▶ Objective
Show, in full, each line of the data that contains "hinge".

▶ Rows
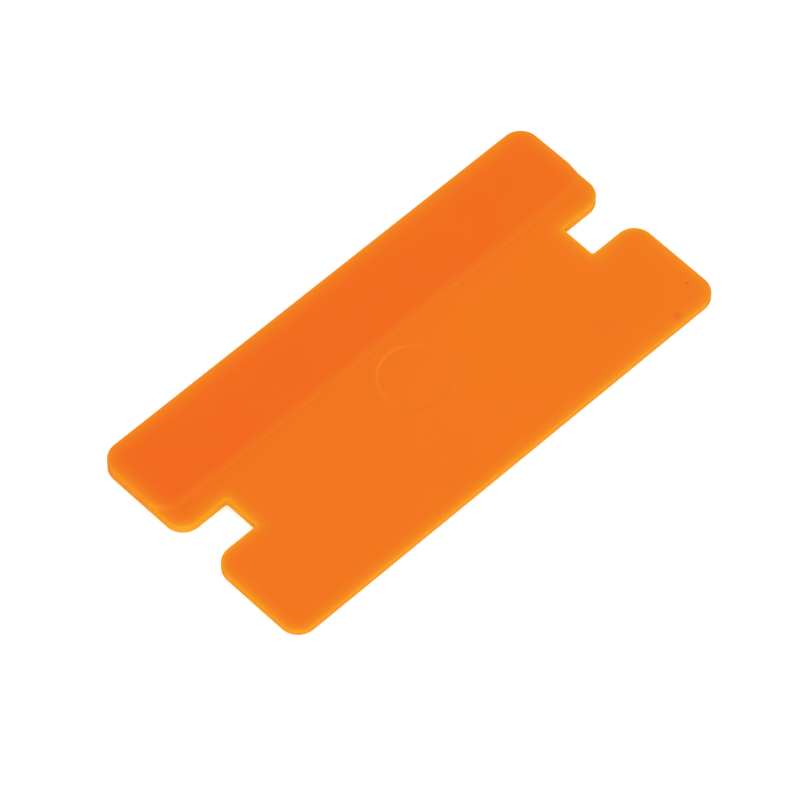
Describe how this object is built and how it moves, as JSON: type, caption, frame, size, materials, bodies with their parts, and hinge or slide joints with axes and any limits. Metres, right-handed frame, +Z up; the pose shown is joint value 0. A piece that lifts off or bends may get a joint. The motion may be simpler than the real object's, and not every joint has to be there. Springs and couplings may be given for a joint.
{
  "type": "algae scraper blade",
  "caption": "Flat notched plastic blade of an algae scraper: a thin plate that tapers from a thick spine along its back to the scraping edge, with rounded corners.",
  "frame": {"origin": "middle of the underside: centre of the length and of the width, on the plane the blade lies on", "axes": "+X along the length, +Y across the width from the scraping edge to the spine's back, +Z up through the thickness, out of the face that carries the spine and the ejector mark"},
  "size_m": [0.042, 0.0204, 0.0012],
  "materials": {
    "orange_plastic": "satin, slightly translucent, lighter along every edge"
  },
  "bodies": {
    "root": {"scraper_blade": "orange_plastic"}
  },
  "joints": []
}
---
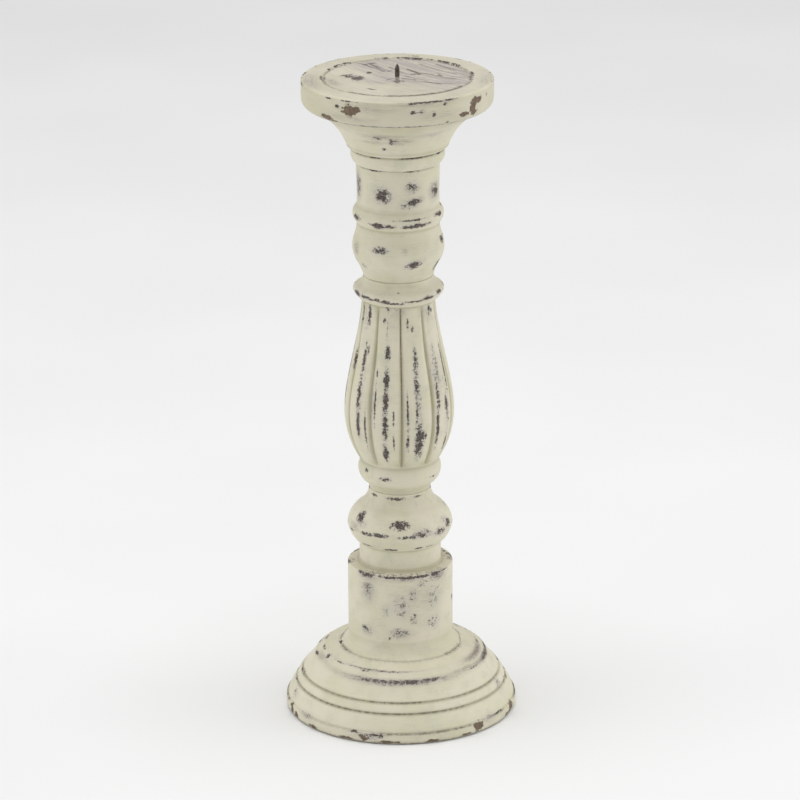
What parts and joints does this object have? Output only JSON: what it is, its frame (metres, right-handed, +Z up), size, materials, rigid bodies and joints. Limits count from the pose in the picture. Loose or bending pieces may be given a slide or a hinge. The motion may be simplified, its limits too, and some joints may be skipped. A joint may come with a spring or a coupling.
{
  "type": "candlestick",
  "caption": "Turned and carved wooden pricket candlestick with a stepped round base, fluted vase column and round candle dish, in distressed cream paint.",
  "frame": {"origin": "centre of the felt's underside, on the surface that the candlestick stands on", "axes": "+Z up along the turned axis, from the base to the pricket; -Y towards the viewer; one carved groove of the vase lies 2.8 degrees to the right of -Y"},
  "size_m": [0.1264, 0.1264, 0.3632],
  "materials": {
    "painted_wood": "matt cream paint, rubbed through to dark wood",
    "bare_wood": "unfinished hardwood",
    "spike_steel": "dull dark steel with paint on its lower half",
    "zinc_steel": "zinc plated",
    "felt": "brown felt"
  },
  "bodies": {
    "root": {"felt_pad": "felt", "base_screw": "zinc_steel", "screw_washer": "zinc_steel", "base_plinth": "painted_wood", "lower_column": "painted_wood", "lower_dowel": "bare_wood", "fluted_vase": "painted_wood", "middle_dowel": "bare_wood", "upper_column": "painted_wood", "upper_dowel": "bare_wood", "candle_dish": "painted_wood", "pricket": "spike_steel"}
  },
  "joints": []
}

▶ In response
Describe how this object is built and how it moves, as JSON: type, caption, frame, size, materials, bodies with their parts, and hinge or slide joints with axes and any limits. Metres, right-handed frame, +Z up; the pose shown is joint value 0. A piece that lifts off or bends may get a joint. The motion may be simpler than the real object's, and not every joint has to be there. Springs and couplings may be given for a joint.
What parts and joints does this object have? Output only JSON: what it is, its frame (metres, right-handed, +Z up), size, materials, rigid bodies and joints. Limits count from the pose in the picture. Loose or bending pieces may be given a slide or a hinge. The motion may be simplified, its limits too, and some joints may be skipped. A joint may come with a spring or a coupling.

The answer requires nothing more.